Erken yaşta evlilik veya çocuk yaşta yapılan evlilik olarak ifade edilen kavramlar 18 yaş altındaki ‘çocuğun’ evlenmesidir. Erken yaş evliliğinin şekli kültürden kültüre değişiklik gösterse de küresel olarak evliliğin 18 yaşından önce geçekleştiği ve özellikle ataerkil toplumlarda görülerek önemli sorunlar yarattığı genel kabuldür. Çocuğun biyolojik gelişiminin tamamlanması, kendi duygularını tanıması, hayatını nasıl devam ettireceğine karar vermesi gibi durumlar belirli olgunluk gerektirmektedir. Bireylerden gelişimleri tamamlanmadan evlilik ve çocuk sahibi olma sorumluğunun beklenmesi sağlıksız sonuçlara neden olmaktadır. Oldukça kompleks olan çocuk evliliklerinde fakirlik, eğitimsizlik, kültürel faktörler ve güvenlik nedenleri gibi birçok faktör etkili oluyor.
Çocuk evliliklerinin varlığına sebep olan nedenler ülkeden ülkeye, bölgeden bölgeye değişiklik gösteriyor.
Cinsiyet ayrımcılığı çocuk gelinlerin var oluşunun temelinde yatar. Ataerkil toplumlarda kadınların nasıl davranmaları gerektiği, kadınların cinselliği üzerinde farklı kontrol mekanizmalarını devreye sokar. Aileler kızlarının bekaretini korumayı, ailenin onurunu korumak olarak görerek bir an önce evlendirmeyi seçerler.
Fakirliğin yaşandığı toplumlarda aileler hatta bazen çocukların kendileri de geleceklerini güvene alabilmek için evlenmeleri gerektiğini düşünebilirler. Böylelikle;
• Aileden bir kişinin ayrılması ile beslenmesi gereken kişi sayısı bir kişi azalmış olur.
• Kızın ailesine başlık parasının ödendiği toplumlarda fakir aileler bu parayı almayı arzu edebilirler.
• Erkeğin ailesine çeyiz ödendiği Hindistan gibi toplumlarda ise genellikle genç olan kızlar için daha az para öder aileler.
• Aileler oğullarının eğitimine yatırım yapmayı daha akıllıca bulabilirler.

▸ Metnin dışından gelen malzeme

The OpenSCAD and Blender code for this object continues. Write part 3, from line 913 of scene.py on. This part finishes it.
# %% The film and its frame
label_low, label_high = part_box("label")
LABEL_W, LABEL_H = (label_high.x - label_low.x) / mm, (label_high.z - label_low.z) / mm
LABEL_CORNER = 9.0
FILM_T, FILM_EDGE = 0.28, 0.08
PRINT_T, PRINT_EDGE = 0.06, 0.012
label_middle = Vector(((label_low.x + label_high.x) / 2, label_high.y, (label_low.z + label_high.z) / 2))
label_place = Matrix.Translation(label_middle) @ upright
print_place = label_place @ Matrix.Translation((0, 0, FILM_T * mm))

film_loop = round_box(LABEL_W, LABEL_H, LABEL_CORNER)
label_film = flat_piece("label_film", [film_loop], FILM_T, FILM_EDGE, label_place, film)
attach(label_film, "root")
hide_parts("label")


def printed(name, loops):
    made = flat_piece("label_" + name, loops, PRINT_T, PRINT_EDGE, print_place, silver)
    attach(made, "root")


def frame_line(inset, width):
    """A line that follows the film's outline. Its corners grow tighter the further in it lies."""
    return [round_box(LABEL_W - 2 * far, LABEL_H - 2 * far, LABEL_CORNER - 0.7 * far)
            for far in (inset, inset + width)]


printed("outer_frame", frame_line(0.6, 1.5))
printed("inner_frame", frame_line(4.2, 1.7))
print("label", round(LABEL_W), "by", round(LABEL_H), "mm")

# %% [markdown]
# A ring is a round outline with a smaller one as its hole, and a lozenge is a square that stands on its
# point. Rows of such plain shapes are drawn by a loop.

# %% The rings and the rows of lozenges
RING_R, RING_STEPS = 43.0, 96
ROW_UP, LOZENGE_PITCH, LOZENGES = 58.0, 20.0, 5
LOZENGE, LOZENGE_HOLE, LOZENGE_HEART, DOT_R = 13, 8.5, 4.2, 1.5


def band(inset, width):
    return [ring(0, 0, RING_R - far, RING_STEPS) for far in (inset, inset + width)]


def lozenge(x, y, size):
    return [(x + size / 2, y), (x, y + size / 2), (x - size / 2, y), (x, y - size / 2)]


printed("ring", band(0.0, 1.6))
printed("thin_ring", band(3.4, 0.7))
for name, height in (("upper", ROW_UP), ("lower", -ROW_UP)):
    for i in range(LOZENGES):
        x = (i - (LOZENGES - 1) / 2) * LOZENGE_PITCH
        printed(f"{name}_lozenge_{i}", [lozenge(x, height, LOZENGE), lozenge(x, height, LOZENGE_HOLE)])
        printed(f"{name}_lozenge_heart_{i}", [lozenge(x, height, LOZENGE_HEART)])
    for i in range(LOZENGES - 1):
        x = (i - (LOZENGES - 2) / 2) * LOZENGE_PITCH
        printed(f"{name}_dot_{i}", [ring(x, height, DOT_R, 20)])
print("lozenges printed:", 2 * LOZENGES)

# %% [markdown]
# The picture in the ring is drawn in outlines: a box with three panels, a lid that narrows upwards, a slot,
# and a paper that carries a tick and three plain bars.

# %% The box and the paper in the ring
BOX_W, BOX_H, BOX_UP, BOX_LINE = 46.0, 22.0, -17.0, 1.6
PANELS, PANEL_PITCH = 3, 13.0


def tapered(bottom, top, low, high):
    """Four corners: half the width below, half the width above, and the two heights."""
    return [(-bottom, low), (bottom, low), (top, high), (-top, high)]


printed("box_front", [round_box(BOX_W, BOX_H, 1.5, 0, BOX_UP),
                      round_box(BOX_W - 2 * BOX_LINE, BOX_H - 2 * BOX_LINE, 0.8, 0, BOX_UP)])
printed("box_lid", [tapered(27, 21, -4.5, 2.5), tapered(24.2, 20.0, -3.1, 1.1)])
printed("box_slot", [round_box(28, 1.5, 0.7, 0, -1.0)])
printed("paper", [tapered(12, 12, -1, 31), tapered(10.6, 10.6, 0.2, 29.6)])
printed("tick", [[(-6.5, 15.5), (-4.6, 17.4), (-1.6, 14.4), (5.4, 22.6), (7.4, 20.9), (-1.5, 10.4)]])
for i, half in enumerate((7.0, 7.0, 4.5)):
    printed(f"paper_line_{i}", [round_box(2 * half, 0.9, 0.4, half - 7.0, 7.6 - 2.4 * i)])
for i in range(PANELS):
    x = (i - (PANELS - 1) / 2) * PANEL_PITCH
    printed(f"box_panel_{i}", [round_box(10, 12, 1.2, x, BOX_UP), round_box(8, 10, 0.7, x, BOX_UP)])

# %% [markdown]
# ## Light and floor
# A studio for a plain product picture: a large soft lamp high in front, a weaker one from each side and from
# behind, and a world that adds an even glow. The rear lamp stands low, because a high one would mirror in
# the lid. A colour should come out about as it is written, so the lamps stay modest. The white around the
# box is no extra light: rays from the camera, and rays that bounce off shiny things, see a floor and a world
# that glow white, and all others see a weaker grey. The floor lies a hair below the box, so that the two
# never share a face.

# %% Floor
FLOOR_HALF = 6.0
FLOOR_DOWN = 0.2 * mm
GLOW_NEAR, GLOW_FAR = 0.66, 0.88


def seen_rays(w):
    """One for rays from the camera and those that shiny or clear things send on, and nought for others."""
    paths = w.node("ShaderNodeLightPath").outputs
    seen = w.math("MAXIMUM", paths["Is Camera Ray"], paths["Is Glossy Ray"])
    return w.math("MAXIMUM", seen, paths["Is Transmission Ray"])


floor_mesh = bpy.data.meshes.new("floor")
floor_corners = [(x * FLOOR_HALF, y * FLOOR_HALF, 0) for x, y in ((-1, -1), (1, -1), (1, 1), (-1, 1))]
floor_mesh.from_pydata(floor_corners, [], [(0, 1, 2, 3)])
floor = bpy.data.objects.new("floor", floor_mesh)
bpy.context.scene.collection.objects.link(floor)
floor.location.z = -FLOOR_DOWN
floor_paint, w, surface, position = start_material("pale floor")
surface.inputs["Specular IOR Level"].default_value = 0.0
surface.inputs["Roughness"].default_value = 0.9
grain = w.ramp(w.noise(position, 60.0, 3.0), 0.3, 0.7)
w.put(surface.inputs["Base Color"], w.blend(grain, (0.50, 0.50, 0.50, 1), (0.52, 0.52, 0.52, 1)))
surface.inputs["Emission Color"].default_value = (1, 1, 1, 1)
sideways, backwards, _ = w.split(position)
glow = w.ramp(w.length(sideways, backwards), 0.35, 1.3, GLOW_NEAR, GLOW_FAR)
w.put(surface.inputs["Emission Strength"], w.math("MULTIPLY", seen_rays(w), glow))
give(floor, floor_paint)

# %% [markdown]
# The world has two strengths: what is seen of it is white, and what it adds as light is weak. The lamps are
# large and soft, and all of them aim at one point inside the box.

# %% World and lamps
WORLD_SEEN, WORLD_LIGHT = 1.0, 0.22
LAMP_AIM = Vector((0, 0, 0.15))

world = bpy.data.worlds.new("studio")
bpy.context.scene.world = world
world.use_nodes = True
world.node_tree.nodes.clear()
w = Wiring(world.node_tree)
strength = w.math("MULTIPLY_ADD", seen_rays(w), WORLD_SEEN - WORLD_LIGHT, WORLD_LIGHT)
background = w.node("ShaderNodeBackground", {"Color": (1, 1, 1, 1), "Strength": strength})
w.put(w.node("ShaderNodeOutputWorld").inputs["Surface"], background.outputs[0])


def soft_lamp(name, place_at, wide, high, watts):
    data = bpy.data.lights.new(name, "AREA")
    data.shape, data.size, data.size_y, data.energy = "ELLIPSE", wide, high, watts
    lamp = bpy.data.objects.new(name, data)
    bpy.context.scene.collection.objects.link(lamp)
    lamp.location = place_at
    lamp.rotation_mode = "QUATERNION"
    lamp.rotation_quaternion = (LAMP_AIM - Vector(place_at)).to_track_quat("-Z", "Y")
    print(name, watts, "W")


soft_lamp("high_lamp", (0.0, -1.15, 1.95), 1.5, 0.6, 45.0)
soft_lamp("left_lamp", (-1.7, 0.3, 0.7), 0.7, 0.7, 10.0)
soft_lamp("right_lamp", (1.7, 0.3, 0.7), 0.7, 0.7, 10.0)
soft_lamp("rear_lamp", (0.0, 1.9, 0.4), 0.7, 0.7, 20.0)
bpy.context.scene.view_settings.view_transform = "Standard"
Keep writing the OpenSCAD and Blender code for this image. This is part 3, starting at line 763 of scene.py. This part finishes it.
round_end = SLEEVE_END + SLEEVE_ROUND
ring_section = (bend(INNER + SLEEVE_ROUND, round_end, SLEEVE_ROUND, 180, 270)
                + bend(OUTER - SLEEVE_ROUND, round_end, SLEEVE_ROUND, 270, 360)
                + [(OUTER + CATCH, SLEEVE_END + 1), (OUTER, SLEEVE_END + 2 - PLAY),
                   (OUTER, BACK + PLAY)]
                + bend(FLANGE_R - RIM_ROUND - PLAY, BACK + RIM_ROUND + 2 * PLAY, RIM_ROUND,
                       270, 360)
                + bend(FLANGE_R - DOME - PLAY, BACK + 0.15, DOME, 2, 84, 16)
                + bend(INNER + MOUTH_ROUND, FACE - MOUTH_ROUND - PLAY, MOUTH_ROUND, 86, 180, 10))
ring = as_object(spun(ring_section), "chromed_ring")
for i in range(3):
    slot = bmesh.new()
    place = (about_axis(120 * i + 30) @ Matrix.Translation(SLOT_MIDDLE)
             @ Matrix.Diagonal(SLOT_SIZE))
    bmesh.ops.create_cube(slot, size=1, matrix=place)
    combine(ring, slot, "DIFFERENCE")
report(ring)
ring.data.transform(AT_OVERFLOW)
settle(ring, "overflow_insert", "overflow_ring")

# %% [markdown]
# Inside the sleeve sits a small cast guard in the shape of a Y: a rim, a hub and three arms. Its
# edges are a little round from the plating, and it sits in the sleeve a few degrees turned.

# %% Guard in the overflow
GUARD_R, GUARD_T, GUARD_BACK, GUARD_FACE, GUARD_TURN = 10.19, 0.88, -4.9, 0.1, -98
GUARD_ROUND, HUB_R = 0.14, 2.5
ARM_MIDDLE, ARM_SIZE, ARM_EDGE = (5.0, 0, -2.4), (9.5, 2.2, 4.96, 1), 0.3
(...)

Güvenlik endişesi nedeni ile aileler çocuk evlilikleri ile çocuklarını korumaya çalışabilir. Bunun en bariz örneğini mülteci ailelerde görürüz. Özellikle kızların tacize uğramasından endişelenen aileler, onları bir an önce evlendirmeye çalışabilirler. Çocuk gelin olgusu dünyadaki birçok ülkede olduğu gibi Türkiye’nin de başlıca sorunları arasında yer almaktadır
Türkiye’ de yapılan her 4 evlilikten biri küçük yaşlarda yapılıyor. Ve ülkemizde çocuk gelin oranı %30 civarındadır. Erken yaşta evlilik kesinlikle ağır travmalara ve kalıcı psikolojik rahatsızlıklara neden olur. Çünkü halen biyolojik, psikolojik ve sosyal gelişimlerini tamamlamış çocuk gelinler daha kadın olmayı öğrenmeden anne oluyorlar. Dolaysıyla yaşam evrelerini sağlıklı geçirip, sağlıklı bir kişilik yapısı geliştiremezler ve evlilik ilişkilerinde çözümleyici yaklaşım gösteremezler. Kendi ergenlik sorunlarını halletmeden önce ebeveyn olan bu tip ailelerin çocukları da sorunlu kişilik yapısına sahip olur. Unutulmaması ve üzerinde dikkatlice durulması gereken de şudur;
sağlıklı toplumsal yapının temeli, sağlıklı ruhsal gelişime sahip aile bireylerinin yetiştirdiği çocuklar ile kurulur. Ve bir çocuğun sağlıklı kişilik yapısı geliştirebilmesi için yaşamsal evrelerini sağlıklı bir şekilde tamamlamış yetişkin bir anneye sahip olması gerekir.